Sister Katharina consciously reused and reworked the words of Apolda to fit her audience and purpose. The eight chapters that introduce the life of the sisters at Unterlinden are taken over from Apolda as well. However, Cails notes that there are significant changes in Katharina's version. Since the enclosed nuns could not go out and preach, Katharina replaced Apolda's chapter on preaching by an account of the first prioresses of Unterlinden (48). It would be interesting to elaborate on these findings of Cails to get a better understanding of the ways in which nuns used and reworked existing Latin texts.
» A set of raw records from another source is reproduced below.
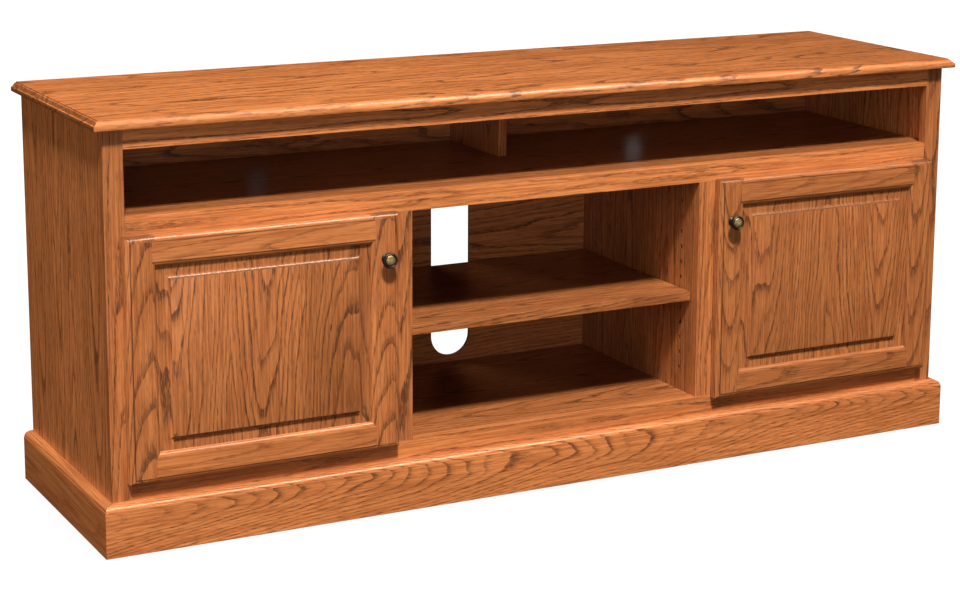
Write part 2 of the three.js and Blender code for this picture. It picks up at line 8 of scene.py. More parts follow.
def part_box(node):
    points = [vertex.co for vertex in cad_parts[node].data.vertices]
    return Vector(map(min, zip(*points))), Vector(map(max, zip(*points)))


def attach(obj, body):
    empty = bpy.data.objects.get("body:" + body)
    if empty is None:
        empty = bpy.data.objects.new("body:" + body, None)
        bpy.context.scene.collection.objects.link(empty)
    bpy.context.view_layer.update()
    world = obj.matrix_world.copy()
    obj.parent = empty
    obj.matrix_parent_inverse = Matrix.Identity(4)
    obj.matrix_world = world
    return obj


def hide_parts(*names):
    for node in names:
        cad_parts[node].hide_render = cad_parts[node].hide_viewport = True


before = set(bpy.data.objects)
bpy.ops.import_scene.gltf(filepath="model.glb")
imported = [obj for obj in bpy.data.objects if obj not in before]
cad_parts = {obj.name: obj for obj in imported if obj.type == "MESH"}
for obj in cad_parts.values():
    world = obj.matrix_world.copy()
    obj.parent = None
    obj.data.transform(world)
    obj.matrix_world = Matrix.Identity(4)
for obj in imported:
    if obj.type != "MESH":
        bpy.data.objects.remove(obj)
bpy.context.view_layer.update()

# The looks of an oak media cabinet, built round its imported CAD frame. Metres throughout: +X is
# the object's right, +Y its back, +Z up, and the doors face -Y.

MM = 0.001

# ---------------------------------------------------------------- camera and light

CAMERA_PLACE = (-2.0699, -3.9508, 1.4237)
CAMERA_AZIMUTH = 27.99
CAMERA_ELEVATION = 11.44
CAMERA_ROLL = 0.42
CAMERA_LENS = 85.94
CAMERA_SHIFT = (-0.0417, -0.10)

KEY_AZIMUTH = 19
KEY_ELEVATION = 57
KEY_ANGLE = 8
KEY_STRENGTH = 5.8
LAMPS = {
    "fill": {"azimuth": 22, "elevation": 3, "distance": 5, "size": (2.6, 0.8), "power": 43},
    "side": {"azimuth": 78, "elevation": 12, "distance": 5, "size": (2.0, 1.2), "power": 70},
    "right": {"azimuth": -75, "elevation": 15, "distance": 5, "size": (2.0, 1.2), "power": 45},
    "rear": {"azimuth": 170, "elevation": 18, "distance": 5, "size": (2.6, 1.2), "power": 60},
}
SOFTBOX = {"azimuth": -26, "elevation": 52, "distance": 3.6, "size": (2.2, 1.1), "power": 180}
REFLECTED_LAMPS = ("fill", "softbox")
LAMPS_AIM = Vector((0, 0, 0.4))
WARM_WHITE = (1.0, 0.90, 0.70)
AMBIENT = 0.025
BACKDROP_RADIUS = 60

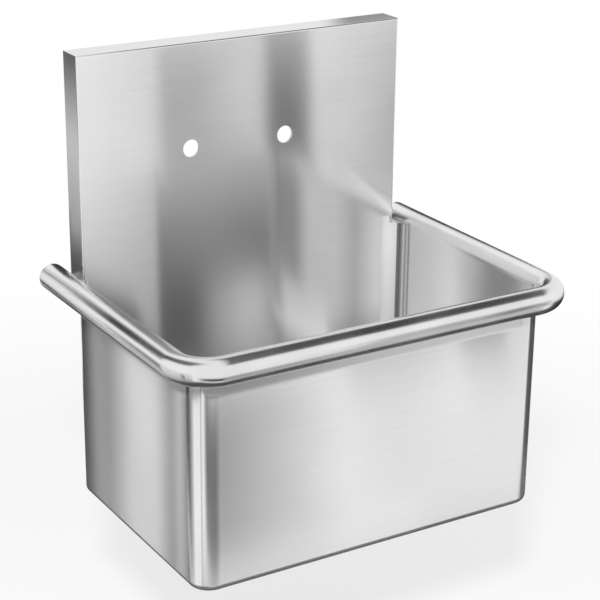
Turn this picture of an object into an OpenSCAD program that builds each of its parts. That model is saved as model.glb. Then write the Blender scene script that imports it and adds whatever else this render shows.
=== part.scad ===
// Wall-hung surgical scrub sink: one deep bowl under a tall backsplash, with a round rolled rim.
// Millimetres. +X is to the right of someone who stands at the sink, +Y points into the wall, +Z is up.
// The origin is on the wall, at the middle of the hanger's screw line.

/* [Sheet] */
// Thickness of the stainless sheet of the bowl, rim and backsplash
sheet_t = 1.6; // [1.2:0.1:2.5]

/* [Bowl] */
// Outside width of the bowl
bowl_w = 722; // [600:1:800]
// Depth from the front of the backsplash to the outside of the front wall
bowl_d = 478; // [400:1:560]
// Height of the rim tube's centre above the underside of the bowl
rim_z = 424; // [250:1:520]
// Outside radius of the two front corners
front_corner_r = 40; // [30:1:70]
// Outside radius of the two rear corners
rear_corner_r = 25; // [18:1:40]
// Outside radius of the bend between the walls and the floor
floor_bend_r = 14; // [6:1:18]

/* [Rolled rim] */
// Outside diameter of the rolled rim
rim_dia = 50.8; // [36:0.1:60]
// Gap between the outside of the bowl wall and the free edge of the roll
rim_gap = 1; // [0.5:0.1:6]
// Length of the pressed caps that close the roll at the wall
cap_len = 12; // [11:0.5:20]
// Rounding of the caps' outer edge
cap_edge_r = 9; // [4:0.5:10]

/* [Backsplash] */
// Height of the backsplash above the rim tube's centre
splash_rise = 422; // [330:1:520]
// How far each side of the backsplash stands in from the outside of the bowl
splash_inset = 17; // [4:0.5:20]
// Depth of the returns from the front of the backsplash to the wall
splash_return = 57; // [50:0.5:80]
// Outside radius of the backsplash's bends
splash_bend_r = 3; // [2.6:0.1:6]
// Width of the hem that lies on the wall
hem_w = 20; // [10:1:30]

/* [Tap holes] */
// Distance between the centres of the tap holes
tap_spacing = 203.2; // [150:0.1:260]
// Diameter of the tap holes
tap_hole_d = 34; // [22:0.5:40]
// Height of the tap holes above the rim tube's centre
tap_rise = 222; // [120:1:240]
// Sideways offset of the pair of tap holes from the middle
tap_offset = -14; // [-30:1:30]
// Thickness of the backing plate behind the tap holes
backing_t = 3; // [2:0.5:6]
// Metal of the backing plate left beyond each tap hole
backing_margin = 26; // [12:1:32]

/* [Wall hanger] */
// Length of the hanger bracket on the wall
hanger_w = 560; // [530:1:600]
// Thickness of the hanger bracket and of the channel that hooks on it
hanger_t = 2.5; // [2:0.1:4]
// Distance of the hanger's screw line below the top of the backsplash
hanger_drop = 110; // [95:1:116]
// Height of the bracket's plate below the screw line
hanger_foot = 24; // [14:1:26]
// Height of the bracket's plate above the screw line
hanger_head = 14; // [10:1:24]
// How far the hook stands out from the wall
hook_reach = 14; // [11:0.5:22]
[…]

In her fourth chapter, Cails introduces translations and editions of the Vitae sororum. Following Jeanne Ancelet-Hustache, she includes Georg Epp's De viris illustribus ordinis praedicatorum (1506) and Conrad Zittardus's Kurtze Chronika (1596) among the editions, although they only reproduce a limited number of shortened notices from the Vitae sororum. In fact, Epp's and Zittardus's texts are reworkings of Johannes Meyer's De viris illustribus ordinis praedicatorum (1466), which is missing in Cails list of "editions". Meyer used the Vitae sororum for the sixth part of his De viris illustribus that concentrates on women, but reproduced greatly shortened and selective versions of the actual vitae written by Katharina. Epp, in turn, copied Meyer's versions literally for his own De viris illustribus. Cails erroneously holds that Epp's and Zittardus's works are "actuellement introuvables" (60). On the contrary, they do survive and are even accessible online on the site of the Bayerische Staatsbibliothek in Munich (respectively signature 4 H.mon.202d and 4 H.mon.660).
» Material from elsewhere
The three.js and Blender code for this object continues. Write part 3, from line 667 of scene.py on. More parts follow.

Cails's fifth chapter is the longest and the most informative. Here, she notes the importance of visions, revelations, and ecstasies in the Vitae sororum. These kinds of mystical experiences are present in 32 of the 39 vitae written by Katharina. The vitae focus on the divine grace the sisters enjoyed. The mystical experiences are considered as a way in which God acknowledged the abundant good works or virtuous acts of certain sisters, or wished to offer consolation for the suffering they endured. These experiences affected several senses: a sister could hear the voice of God the Father, feel a caress of the Christ Child, or see a vision of the Virgin Mary. The most frequent vision is of the Christ Child, sometimes accompanied by the Virgin Mary. For example, when Sister Gertrude de Brugg was praying in front of a statue of Mary and the Christ Child, the latter answered her and offered her his hand. The hand broke off and could not be reattached to the statue "up until this day" (72).
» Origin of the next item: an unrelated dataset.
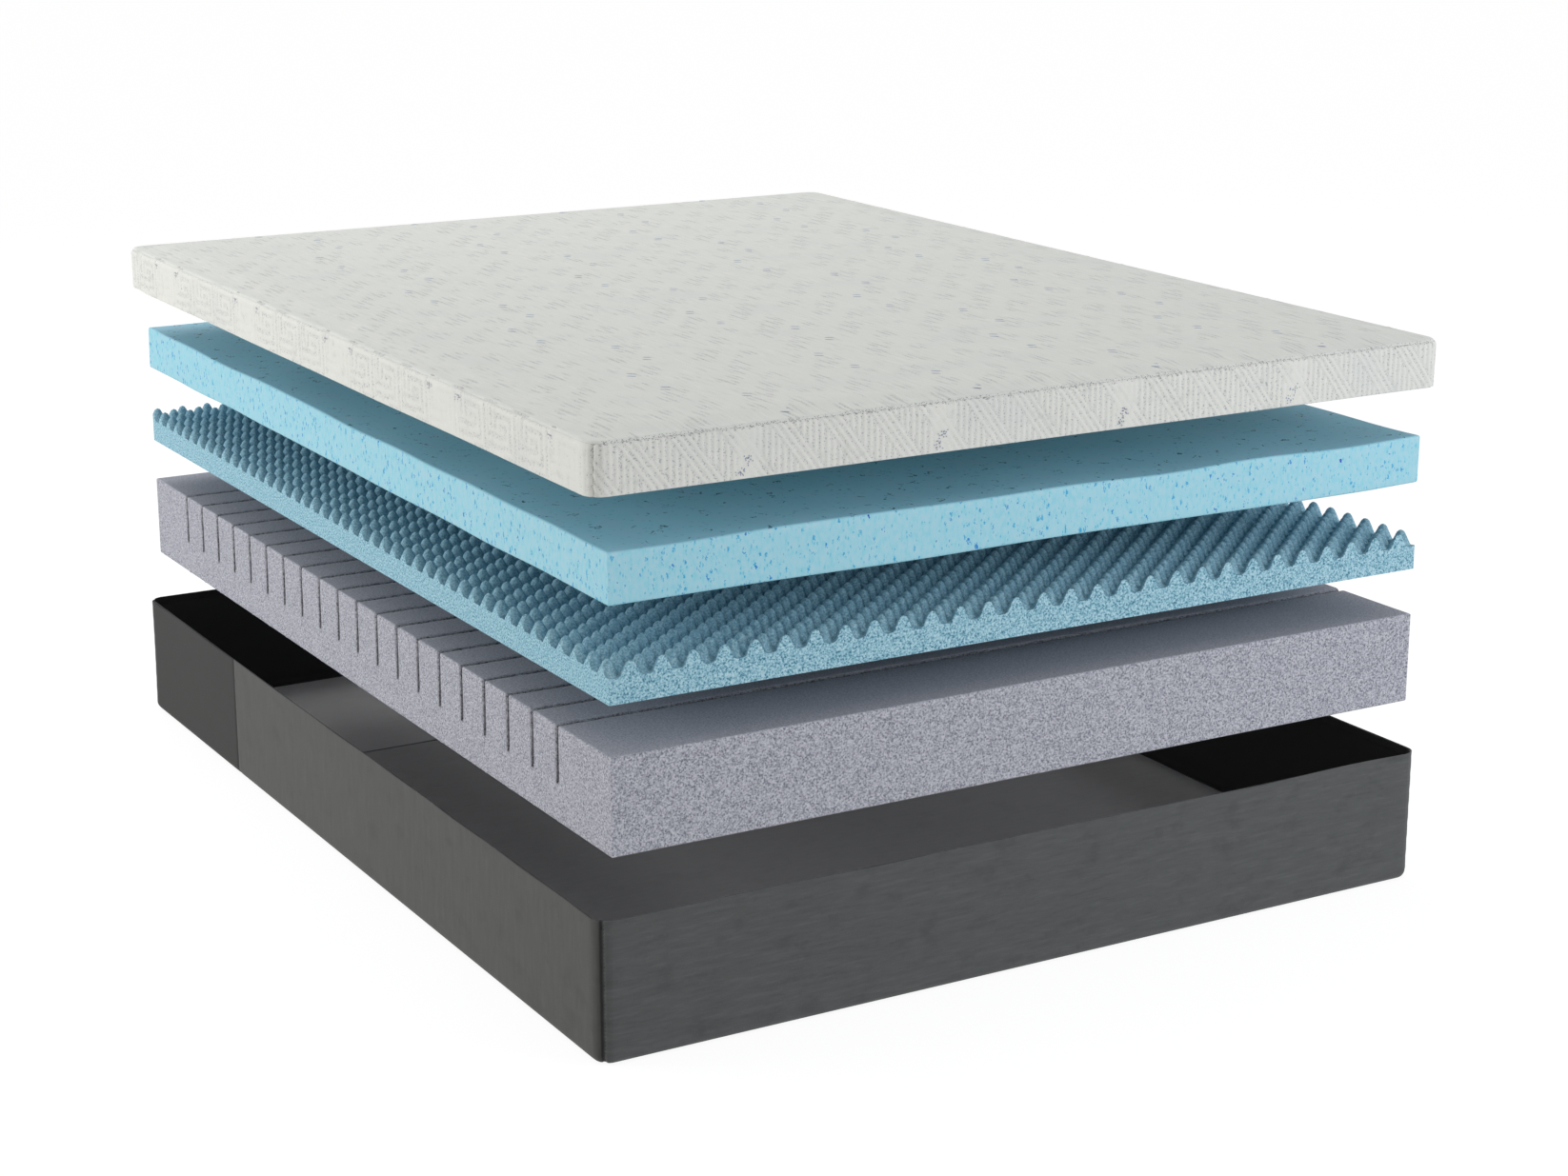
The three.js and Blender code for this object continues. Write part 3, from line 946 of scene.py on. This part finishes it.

There are numerous references to the Holy Spirit as a guide of the sisters, but the sisters also have visions of saints: the apostles Peter and Paul, the recently canonized Dominican St. Peter Martyr, and St. John the Baptist, the patron saint of Unterlinden. Cails recalls that the iconography present in the convent inspired the imagination of the nuns: when relating about the vision of Peter and Paul, sister Katharina specified that they appeared to the sister "just like on the paintings that represent them" (74). Many visions took place during the Eucharistic celebration. Cails notes that there are few diabolic visions in the text, and that this is remarkable when one compares it to the contemporary Vitae fratrum, in which they were more common (81). The devil appeared a few times, for example in the form of a pig or a deceased sister, or, without disguise, with a terrifying face and carrying on his shoulders a dead relative of one of the nuns.

Shorter paragraphs of chapter five are dedicated to ascetic practices and mortifications, the communal life, and devotional practices at Unterlinden. Cails notes that the majority of the vitae makes mention of flagellation or other types of self-inflicted bodily mortification, of which she offers several examples. One sister carved the shape of the cross into her chest, another ate the waste that a sick sister spat out, and again another stayed in ice-cold water in the middle of the winter until her limbs were frozen. These practices, Cails suggests, were part of their constant "lutte contre la chair" (83). Another recurrent theme is the constant zeal for the observance of the Rule, "that St. Dominic gave them" (88).

When Cails refers to the Vitae sororum or translates from the text, she does not provide footnotes with the Latin or with a reference to the exact page numbers. This makes it hard to find the passages she used. Cails's comments on the Vitae sororum are not always well elaborated or embedded. In some very short paragraphs, such as the one on the scriptural references in the text, Cails only provides a few examples without drawing further conclusions. Cails almost exclusively used French literature, and therefore does not refer to important German or English studies that also deal with the Vitae sororum written in Unterlinden. [1] There is no conclusion, only an epilogue, consisting of two pages in which sister Élie summarizes the history of Colmar and Unterlinden from the Middle Ages until the suppression during the French Revolution, and the refoundation of the community in 1899. At the end of the book, there are six appendices: a short chronology, short biographies of Jean Roesselman and Venturino de Bergamo, a list of the sisters mentioned in the Vitae sororum, and the frequency of first names in this text.

In sum, in the parts that focus on the Vitae sororum, Cails makes some interesting observations that could be more fully explored. However, her book is not completely satisfactory from an academical point of view.


Note:

[1] Gertrud J. Lewis: By women, for women, about women: The sisterbooks of fourteenth-century Germany 1996; Susanne Bürkle: Literatur im Kloster: Historische Funktion und rhetorische Legitimation frauenmystischer Texte des 14. Jahrhunderts, Tübingen 1999.